PROBLEM: Below are some records. Count the lines with "slide" in them and give nothing but the total.
— start of THE DATA —
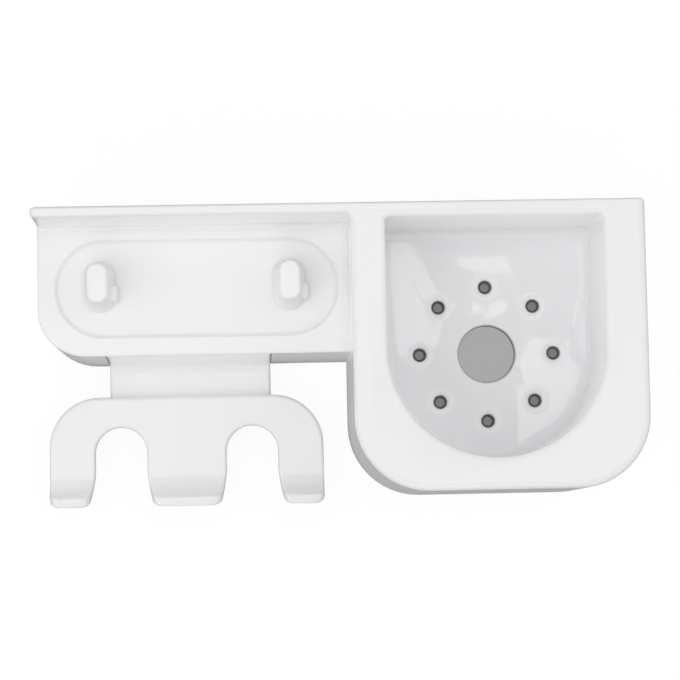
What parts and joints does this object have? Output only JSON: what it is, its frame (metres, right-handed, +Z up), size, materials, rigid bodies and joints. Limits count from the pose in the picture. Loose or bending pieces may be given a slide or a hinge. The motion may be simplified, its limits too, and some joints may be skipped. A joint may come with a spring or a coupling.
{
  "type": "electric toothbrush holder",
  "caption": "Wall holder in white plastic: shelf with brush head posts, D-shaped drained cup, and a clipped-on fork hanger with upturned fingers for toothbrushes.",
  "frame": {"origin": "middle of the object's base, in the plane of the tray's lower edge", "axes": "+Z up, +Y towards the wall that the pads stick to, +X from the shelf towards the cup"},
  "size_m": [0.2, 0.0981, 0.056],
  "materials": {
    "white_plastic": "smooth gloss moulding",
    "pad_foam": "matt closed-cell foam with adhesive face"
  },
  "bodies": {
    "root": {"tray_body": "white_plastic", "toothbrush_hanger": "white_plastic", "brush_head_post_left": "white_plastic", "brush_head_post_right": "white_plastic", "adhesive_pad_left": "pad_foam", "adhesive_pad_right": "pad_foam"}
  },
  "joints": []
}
— end of THE DATA —
— start of THE DATA —
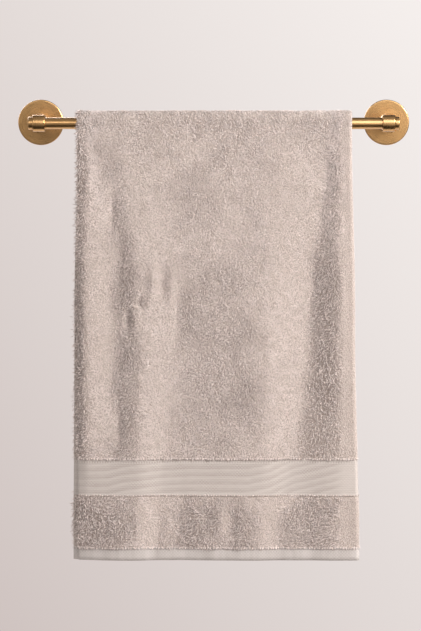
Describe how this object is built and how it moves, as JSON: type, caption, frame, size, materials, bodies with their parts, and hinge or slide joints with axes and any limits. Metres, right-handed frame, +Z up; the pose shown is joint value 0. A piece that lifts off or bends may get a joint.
— end of THE DATA —
FULL OUTPUT: 2